Y eso me trae al libro que deseo comentar: Los ojos de Lía, de Yuri Herrera, ilustrado por Patricio Betteo. En este álbum encontré la respuesta de Herrera a la pregunta de la violencia, una respuesta al mismo tiempo honesta y alentadora.
Lía, la protagonista, es una niña normal que vive en un lugar cualquiera del país. Como todos los niños, se entera de lo que sucede por la televisión, las conversaciones en la escuela, los murmullos de los padres, los periódicos.
Todos los niños saben. Hay un chiste contado por un compañero de la escuela acerca de una cabeza vagabunda; bravuconadas proferidas por otro. Se sienten el miedo y la opacidad. Los padres de Lía la amparan, hasta ocultando con sus cuerpos lo que aparece en la tele.
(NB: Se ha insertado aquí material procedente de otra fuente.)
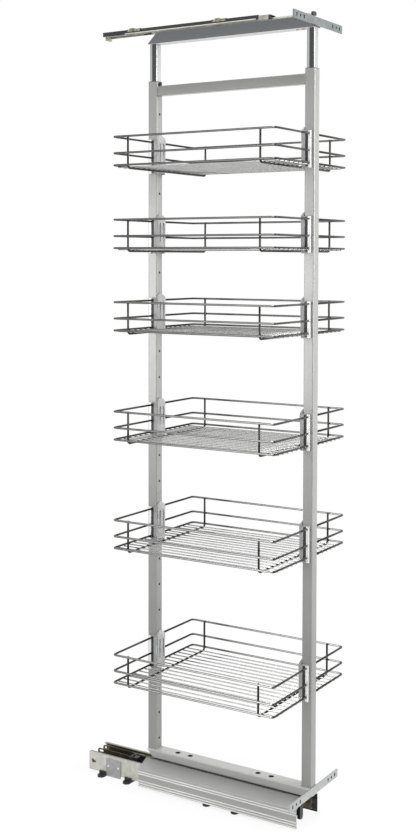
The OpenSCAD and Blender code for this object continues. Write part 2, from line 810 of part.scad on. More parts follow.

Hasta el día en que Lía ve la violencia en primera fila. Aquí hay que decir que las ilustraciones de Betteo, de acuerdo con la tónica de la historia, no se regodean en lo cruel, pero no encubren; sugieren con serenidad y compasión. Vemos lo que Lía vio y la escena nos interroga.
Lía, pues, comienza a recortar la realidad, a moverse en un ámbito cada vez más pequeño. Entiende que aunque sus padres y maestros se esfuercen por aparentar que la vida sigue igual, no es así.
El miedo la trastorna. Pero pueden más la rabia y la solidaridad. Lía entiende que mirar un cadáver como a un ser humano, “no como a una lata vacía, que en las arrugas al borde de los ojos le veía tristeza y también historias, una vida vivida, una seña de que él era mucho más que una vida terminada de golpe”, la libera.
A. Comte Sponville afirma que la muerte no puede arrebatarnos el haber vivido. Este libro revela ese mismo secreto a los niños, además de otra cifra vital: la idea de que no estaremos solos ante el horror mientras podamos, nosotros, tenderle la mano a otro.